Baby Doe: Father Finds Out About Daughter's Death

Months ago, a trash bag was found on Boston's Deer Island. It contained the remains of a small baby girl, wearing black-and-white polka dotted pants. Autopsy reports could not ascertain how and why the child died, or who she was.

The baby became "Boston's Baby Doe." The police released thousands of composites of the child in an effort to gain some knowledge about who she was.

It was only last Friday that the police, acting on a tip off, managed to identify Baby Doe as Bella Bond. The child's mother, Rachel Bond, 40, and her boyfriend Michael McCarthy, 35, have been arrested for the crime and appeared in court Monday, according to this report by HNGN.

The child's father was thought to be one person who might have recognized the police composites. But Joseph Amoroso, 32, had never met his daughter, though he said he had spoken to her on the phone a few times. Also Amoroso had never seen the composite of his daughter and did not think she resembled the pictures he had seen of her.

"Mike McCarthy, you're done!
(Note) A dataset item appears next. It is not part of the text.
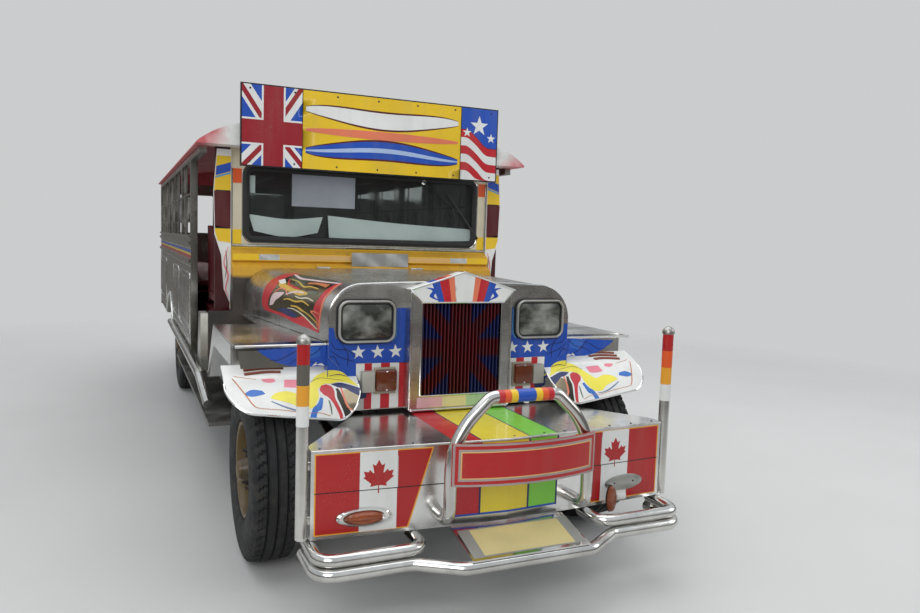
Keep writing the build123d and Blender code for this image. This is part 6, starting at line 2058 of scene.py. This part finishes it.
def diamond_panel(side, y, z):
    """A pressed stainless panel: ridges 6 mm * (1 - |a + b - 1|) high on a diamond lattice.

    a and b are twice the distances from a cell's middle lines, in pitches.
    """
    rows, columns = 25, 2 * int((y[1] - y[0]) / 0.013) + 1
    yy, zz = np.meshgrid(np.linspace(*y, columns), np.linspace(*z, rows))
    pitch = 0.104
    a = np.abs(((yy - y[0]) / pitch) % 1.0 - 0.5) * 2
    b = np.abs(((zz - z[0]) / pitch) % 1.0 - 0.5) * 2
    rise = 0.006 * np.clip(1 - np.abs(a + b - 1), 0, 1)
    outer = xyz(side * (BODY_X + 0.001 + rise), yy, zz)
    inner = xyz(side * (BODY_X - 0.001), yy, zz)
    return plate(outer, inner, stainless())


class JEEPNEY_OT_roof(bpy.types.Operator):
    """Drip rail, red line, ribs and visor edge of the roof"""

    bl_idname = "jeepney.roof"
    bl_label = "Roof"

    def execute(self, context):
        first, last = low("roof"), high("roof")
        run = np.linspace(first.y + 0.01, last.y - 0.01, 12)
        parts = []
        for side in (LEFT, RIGHT):
            path = xyz(side * (last.x - 0.0065), run, 1.892)
            parts.append(tube(path, 0.006, bright(), 8, across=UP))
            line = xyz(side * (last.x - 0.018), run, 1.9065)
            parts.append(tube(line, 0.004, paint("red"), 8, across=UP))
        x = np.linspace(-0.80, 0.80, 33)
        radius = (0.8**2 + 0.092**2) / (2 * 0.092)
        z = 2.090 - radius + np.sqrt(radius**2 - x**2)
        for y in np.linspace(-0.55, last.y - 0.05, 8):
            path = xyz(x, y, z - 0.0005)
            parts.append(tube(path, 0.006, roof_paint(), 8, across=BACK))
        build("roof_trim", parts)
        return {"FINISHED"}


class JEEPNEY_OT_tail(bpy.types.Operator):
    """Doorway edging, window beads, grab handles and step plate of the tail"""

    bl_idname = "jeepney.tail"
    bl_label = "Tail"

    def execute(self, context):
        parts = []
        y = REAR_Y
        door = bent([(-0.336, y, 0.66), (-0.336, y, 1.851), (0.336, y, 1.851), (0.336, y, 0.66)], 0.05)
        parts.append(tube(door, 0.007, bright(), 10, across=BACK))
        for side in (LEFT, RIGHT):
            window = rounded_rectangle(0.194, 0.206, 0.02, 4) + (side * 0.63, 1.5875)
            parts.append(ring_on_front(window, y, 0.006, bright()))
            x = side * 0.385
            handle = bent(
                [(x, y + 0.004, 1.05), (x, y + 0.045, 1.05), (x, y + 0.045, 1.60), (x, y + 0.004, 1.60)], 0.03, 6
            )
            parts.append(tube(handle, 0.011, bright(), 12, across=OUT))
            panel_line = rounded_rectangle(0.225, 0.17, 0.025, 4) + (side * 0.62, 1.12)
            parts.append(ring_on_front(panel_line, y, 0.0055, bright()))
        build("tail_trim", parts)
        panel = Panel(lambda u, v: xyz(u, y, v), BACK)
        for side in (LEFT, RIGHT):
            for colour, z0, z1 in (("red", 1.335, 1.350), ("yellow", 1.354, 1.366)):
                panel.block(span(side, 0.345, 0.965), (z0, z1), colour)
            panel.shape(star(side * 0.62, 1.12, 0.12), "blue", GROUND)
            panel.shape(star(side * 0.62, 1.12, 0.085), "white", SECOND)
            panel.shape(star(side * 0.62, 1.12, 0.05), "crimson", THIRD)
            panel.block(span(side, 0.345, 0.965), (0.645, 0.675), "white", GROUND)
            for number in range(6):
                x0 = 0.35 + number * 0.104
                panel.block(span(side, x0, x0 + 0.052), (0.645, 0.675), "red", SECOND)
        panel.block((-0.30, 0.30), (1.862, 1.892), "yellow")
        panel.done("tail_paint", slot="body_steel")
        return {"FINISHED"}


# Inside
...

You won't last a day!" Amoroso screamed at McCarthy, who is charged with murder in the death of 2-year-old Bella Bond, reported the New York Daily News.

Amoroso had recently returned to Boston from Florida, where he had moved to, hoping to make acquaintance with a daughter he had never seen.
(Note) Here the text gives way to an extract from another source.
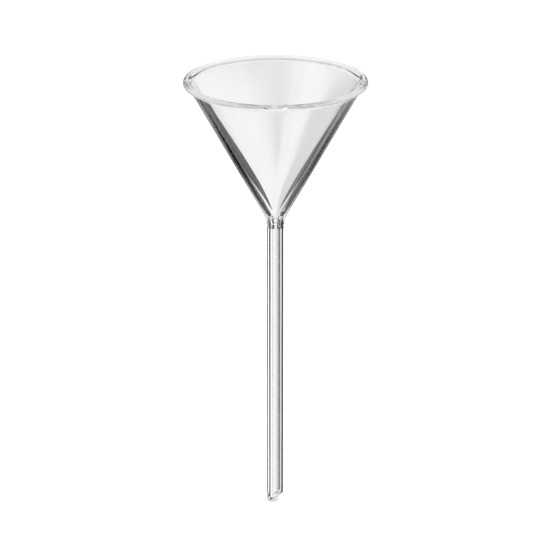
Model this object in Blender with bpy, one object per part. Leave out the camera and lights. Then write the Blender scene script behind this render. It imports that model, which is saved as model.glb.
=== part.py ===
"""Long-stem laboratory filter funnel: a 58 degree glass cone with a beaded rim, sealed to a thick-walled
stem tube whose tip is cut at a slant.

Frame: +Z runs up the funnel's axis, towards the mouth. The origin is on the axis, in the plane where a
50 mm support ring carries the cone. The slanted tip is longest on the -X side.
Units are metres.
"""

import math

import bmesh
import bpy
from mathutils import Vector

# Driving dimensions
RIM_DIAMETER = 0.090
CONE_ANGLE = math.radians(58.0)  # included angle of the outer wall
SEAT_DIAMETER = 0.050  # outside diameter of the cone at the origin's height
STEM_LENGTH = 0.150  # from the corner of cone and stem to the longest point of the tip
STEM_DIAMETER = 0.0088
BORE_DIAMETER = 0.0034

# Walls and edges
BEAD_OVERHANG = 0.0018  # how far the bead stands out past the cone's outer wall
BEAD_HEIGHT = 0.0028
BEAD_ROOT_DROP = 0.0022  # from the bead's mid-height down to where it was drawn out of the wall
RIM_WALL = 0.0022  # level thickness of the wall at the bead's mid-height
THROAT_RISE = 0.0014  # the bore opens into the cone this far above the outside corner
NECK_FILLET = 0.012  # outside, where the cone runs into the stem
THROAT_ROUND = 0.004  # inside, where the bore opens out
SEAL_ABOVE = 0.008  # the seal's reach up the cone from the outside corner
SEAL_BELOW = 0.005  # the seal's reach down the stem
TIP_SLANT = math.radians(30.0)  # the tip's cut, measured from square
BLANK_SPARE = 0.001  # extra tube below the tip before the cut
GAP = 0.0003  # between neighbouring pieces

# Fineness of the turned shapes
SEGMENTS = 64
LIP_STEPS = 5
ARC_STEPS = 5

RIM_RADIUS = RIM_DIAMETER / 2
STEM_RADIUS = STEM_DIAMETER / 2
BORE_RADIUS = BORE_DIAMETER / 2
CONE_SLOPE = math.tan(CONE_ANGLE / 2)  # radius gained for each unit of height


def outer_height(radius):
    """Height at which the cone's outer wall has this radius."""
    return (radius - SEAT_DIAMETER / 2) / CONE_SLOPE


def outer_radius(z):
    """Radius of the cone's outer wall at this height."""
    return SEAT_DIAMETER / 2 + z * CONE_SLOPE


BEAD_Z = outer_height(RIM_RADIUS - BEAD_OVERHANG)  # mid-height of the bead
CORNER_Z = outer_height(STEM_RADIUS)  # outside corner of cone and stem, before its fillet
THROAT_Z = CORNER_Z + THROAT_RISE
MOUTH_RADIUS = outer_radius(BEAD_Z) - RIM_WALL
INNER_SLOPE = (MOUTH_RADIUS - BORE_RADIUS) / (BEAD_Z - THROAT_Z)
TIP_Z = CORNER_Z - STEM_LENGTH
BEAD_ROOT_Z = BEAD_Z - BEAD_ROOT_DROP
SEAL_TOP_Z = CORNER_Z + SEAL_ABOVE
SEAL_BOTTOM_Z = CORNER_Z - SEAL_BELOW


def inner_radius(z):
    """Radius of the cone's inner wall at this height; the wall thickens towards the throat."""
    return BORE_RADIUS + (z - THROAT_Z) * INNER_SLOPE


def arc(centre, radii, start, end, steps):
    """Points (radius, height) on an ellipse's arc from one angle to another, both ends included."""
    points = []
    for i in range(steps + 1):
        angle = start + (end - start) * i / steps
        points.append((centre[0] + radii[0] * math.cos(angle), centre[1] + radii[1] * math.sin(angle)))
    return points


def corner_arc(corner_z, wall_radius, slope, radius, steps):
    """Arc of this radius that eases an upright wall into a cone wall of this slope, from the bottom up.

    Both walls pass through the corner (wall_radius, corner_z), and the arc's centre lies outwards of them.
    """
    lean = math.atan(slope)
    reach = radius * math.tan(lean / 2)
    centre = (wall_radius + radius, corner_z - reach)
    return arc(centre, (radius, radius), math.pi, math.pi - lean, steps)


def rim_bead_outline():
    """The rolled bead: a rounded lip that carries the inner wall up and stands out past the outer wall."""
    half_height = BEAD_HEIGHT / 2
    lip = (RIM_RADIUS - MOUTH_RADIUS) / 3  # the crown between the two roundings stays flat for mating
    inside = arc((MOUTH_RADIUS + lip, BEAD_Z), (lip, half_height), math.pi, math.pi / 2, LIP_STEPS)
    outside = arc((RIM_RADIUS - lip, BEAD_Z), (lip, half_height), math.pi / 2, -math.pi / 2, 2 * LIP_STEPS)
    foot = [(outer_radius(BEAD_ROOT_Z), BEAD_ROOT_Z), (inner_radius(BEAD_ROOT_Z), BEAD_ROOT_Z)]
    return inside + outside + foot


def cone_bowl_outline():
    """The plain cone wall between the bead and the neck seal."""
    top = BEAD_ROOT_Z - GAP
    bottom = SEAL_TOP_Z
    return [
        (inner_radius(bottom), bottom),
        (inner_radius(top), top),
        (outer_radius(top), top),
        (outer_radius(bottom), bottom),
    ]


def neck_seal_outline():
    """The hot seal of cone and tube: a thick collar of glass with a fillet outside and a rounded throat."""
    top = SEAL_TOP_Z - GAP
    throat = corner_arc(THROAT_Z, BORE_RADIUS, INNER_SLOPE, THROAT_ROUND, ARC_STEPS)
    fillet = corner_arc(CORNER_Z, STEM_RADIUS, CONE_SLOPE, NECK_FILLET, ARC_STEPS)
    return (
        [(BORE_RADIUS, SEAL_BOTTOM_Z)]
        + throat
        + [(inner_radius(top), top), (outer_radius(top), top)]
        + fillet[::-1]
        + [(STEM_RADIUS, SEAL_BOTTOM_Z)]
    )


def stem_tube_outline():
    """The straight tube, left square at the bottom until the tip is cut."""
    top = SEAL_BOTTOM_Z - GAP
    bottom = TIP_Z - BLANK_SPARE
    return [(BORE_RADIUS, bottom), (BORE_RADIUS, top), (STEM_RADIUS, top), (STEM_RADIUS, bottom)]


def glass(name, color, roughness):
    """Clear glass with its own tint and surface."""
    material = bpy.data.materials.new(name)
    material.use_nodes = True
    shader = material.node_tree.nodes["Principled BSDF"]
    shader.inputs["Base Color"].default_value = (*color, 1.0)
    shader.inputs["Roughness"].default_value = roughness
    shader.inputs["Metallic"].default_value = 0.0
    shader.inputs["IOR"].default_value = 1.473
    shader.inputs["Transmission Weight"].default_value = 1.0
    material.diffuse_color = (*color, 1.0)
    return material


def turned(outline):
    """Solid of revolution about Z from a closed outline of (radius, height) points."""
    shape = bmesh.new()
    points = [shape.verts.new((radius, 0.0, z)) for radius, z in outline]
    edges = [shape.edges.new((a, b)) for a, b in zip(points, points[1:] + points[:1])]
    bmesh.ops.spin(
        shape,
        geom=points + edges,
        cent=(0.0, 0.0, 0.0),
        axis=(0.0, 0.0, 1.0),
        angle=2 * math.pi,
        steps=SEGMENTS,
        use_merge=True,
    )
    bmesh.ops.recalc_face_normals(shape, faces=shape.faces)
    return shape


def cut_tip(shape):
    """Cuts the tube's end along a slanted plane through its lowest point and closes the ring of wall."""
    normal = Vector((math.sin(TIP_SLANT), 0.0, -math.cos(TIP_SLANT)))
    cut = bmesh.ops.bisect_plane(
        shape,
        geom=shape.verts[:] + shape.edges[:] + shape.faces[:],
        plane_co=Vector((-STEM_RADIUS, 0.0, TIP_Z)),
        plane_no=normal,
        clear_outer=True,
    )
    rings = [item for item in cut["geom_cut"] if isinstance(item, bmesh.types.BMEdge)]
    bmesh.ops.bridge_loops(shape, edges=rings)
    bmesh.ops.recalc_face_normals(shape, faces=shape.faces)


def add_piece(name, shape, material):
    """Turns the working shape into a named object with one material and smooth round sides."""
    mesh = bpy.data.meshes.new(name)
    shape.to_mesh(mesh)
    shape.free()
    mesh.shade_smooth()
    mesh.set_sharp_from_angle(angle=math.radians(35.0))
    mesh.materials.append(material)
    piece = bpy.data.objects.new(name, mesh)
    bpy.context.scene.collection.objects.link(piece)
    return piece


def rim_bead():
    return add_piece("rim_bead", turned(rim_bead_outline()), glass("rim_glass", (0.90, 0.92, 0.91), 0.02))


def cone_bowl():
    return add_piece("cone_bowl", turned(cone_bowl_outline()), glass("bowl_glass", (0.93, 0.95, 0.94), 0.01))


def neck_seal():
    return add_piece("neck_seal", turned(neck_seal_outline()), glass("seal_glass", (0.88, 0.90, 0.89), 0.03))


def stem_tube():
    tube = turned(stem_tube_outline())
    cut_tip(tube)
    return add_piece("stem_tube", tube, glass("stem_glass", (0.91, 0.93, 0.92), 0.01))


def main():
    for leftover in list(bpy.data.objects):
        bpy.data.objects.remove(leftover, do_unlink=True)
    rim_bead()
    cone_bowl()
    neck_seal()
    stem_tube()


main()
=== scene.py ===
"""Long-stem laboratory filter funnel in clear borosilicate glass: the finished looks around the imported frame.

The funnel is one fused piece of glass that four jobs made: a cone drawn out to a plain wall, a rolled bead
round its mouth, a hot seal at its neck and a thick-walled stem tube whose tip is cut at a slant. Each job is
a piece here. All four are cut from one turned surface, so they meet without a gap or a step, and the faces
where they meet carry a clear joint, because light crosses fused glass as if no face were there.

Lengths are in metres and angles in radians unless a name says otherwise. +Z runs up the funnel's axis.
"""

import logging
import math
from dataclasses import dataclass, field, replace
from enum import Enum

import bpy
import numpy as np
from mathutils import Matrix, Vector


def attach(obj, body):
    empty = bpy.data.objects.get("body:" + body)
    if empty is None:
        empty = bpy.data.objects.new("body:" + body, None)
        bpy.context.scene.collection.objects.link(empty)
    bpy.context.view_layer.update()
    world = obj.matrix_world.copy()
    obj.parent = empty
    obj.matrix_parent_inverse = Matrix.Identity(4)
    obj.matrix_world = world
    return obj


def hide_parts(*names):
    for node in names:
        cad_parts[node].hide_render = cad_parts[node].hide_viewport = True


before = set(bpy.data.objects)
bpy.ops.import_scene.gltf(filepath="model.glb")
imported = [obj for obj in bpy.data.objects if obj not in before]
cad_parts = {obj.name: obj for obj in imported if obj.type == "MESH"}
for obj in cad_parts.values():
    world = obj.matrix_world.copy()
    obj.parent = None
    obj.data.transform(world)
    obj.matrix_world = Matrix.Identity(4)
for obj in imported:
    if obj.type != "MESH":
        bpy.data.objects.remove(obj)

MM = 0.001
log = logging.getLogger("funnel")


class Side(Enum):
    """The two sides of the glass wall."""

    INNER = "inner"
    OUTER = "outer"


class Node(Enum):
    """The frame's nodes, which are also the four jobs that made the funnel."""

    RIM = "rim_bead"
    BOWL = "cone_bowl"
    SEAL = "neck_seal"
    STEM = "stem_tube"


def smooth_step(value: np.ndarray, low: float, high: float) -> np.ndarray:
    """Eases from 0 at low to 1 at high: t * t * (3 - 2 t), where t is the clipped share of the way.

    Args:
        value: Where to read the step.
        low: Value at which the step starts.
        high: Value at which the step ends.

    Returns:
        The eased share, one number for each value.
    """
    share = np.clip((value - low) / (high - low), 0.0, 1.0)
    return share * share * (3.0 - 2.0 * share)


def straight(start: tuple[float, float], end: tuple[float, float], steps: int) -> np.ndarray:
    """Points at even steps on the straight line between two (radius, height) points, both ends included."""
    share = np.linspace(0.0, 1.0, steps + 1)[:, None]
    return (1.0 - share) * np.array(start) + share * np.array(end)


def ellipse_arc(
    centre: tuple[float, float], radii: tuple[float, float], start: float, end: float, steps: int
) -> np.ndarray:
    """Points centre + (radii[0] cos a, radii[1] sin a) for angles a at even steps from start to end."""
    angle = np.linspace(start, end, steps + 1)
    return np.stack([centre[0] + radii[0] * np.cos(angle), centre[1] + radii[1] * np.sin(angle)], 1)


def eased_curve(
    start: np.ndarray, start_pull: np.ndarray, end_pull: np.ndarray, end: np.ndarray, steps: int
) -> np.ndarray:
    """Cubic Bezier curve through start and end that leaves and arrives along its two pulls.

    Formula: (1-t)^3 start + 3 (1-t)^2 t start_pull + 3 (1-t) t^2 end_pull + t^3 end, for t from 0 to 1.

    Args:
        start: First point, (radius, height).
        start_pull: Point that the curve first heads for.
        end_pull: Point that the curve last comes from.
        end: Last point.
        steps: Number of equal steps of t.

    Returns:
        The curve's points, both ends included.
    """
    t = np.linspace(0.0, 1.0, steps + 1)[:, None]
    return (
        (1 - t) ** 3 * np.array(start)
        + 3 * (1 - t) ** 2 * t * np.array(start_pull)
        + 3 * (1 - t) * t**2 * np.array(end_pull)
        + t**3 * np.array(end)
    )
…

When Amoroso contacted Bond, she kept putting him off, saying that Bella was away. She finally broke down and told Amoroso that McCarthy had killed Bella.

Rachel Bond told investigators that her daughter was being unruly one night in late May and refused to sleep. McCarthy offered to calm her down. After not hearing any noise for some time, Bond went to check , said Suffolk Assistant District Attorney David Deakin.

Bond found McCarthy standing over Bella "with his hand near her abdomen," Deakin said. "When Ms. Bond looked at Bella, her head appeared to be swollen and her face gray." Bond told police that "she knew at that moment her daughter was dead," Deakin said, according to The Washington Post.

"She asked Mr. McCarthy what he had done and he did not tell her, but he said, 'She was a demon anyway. It was her time to die,'" Deakin said in Dorchester Municipal Court, reported the Washington Post.

Amoroso said he regrets not getting to know his daughter.

"I never met her in person," he said. "I was about to and I was so close. I was trying to get back here to actually get custody of her and raise her, and showed up a couple months too late," reports CBS Local.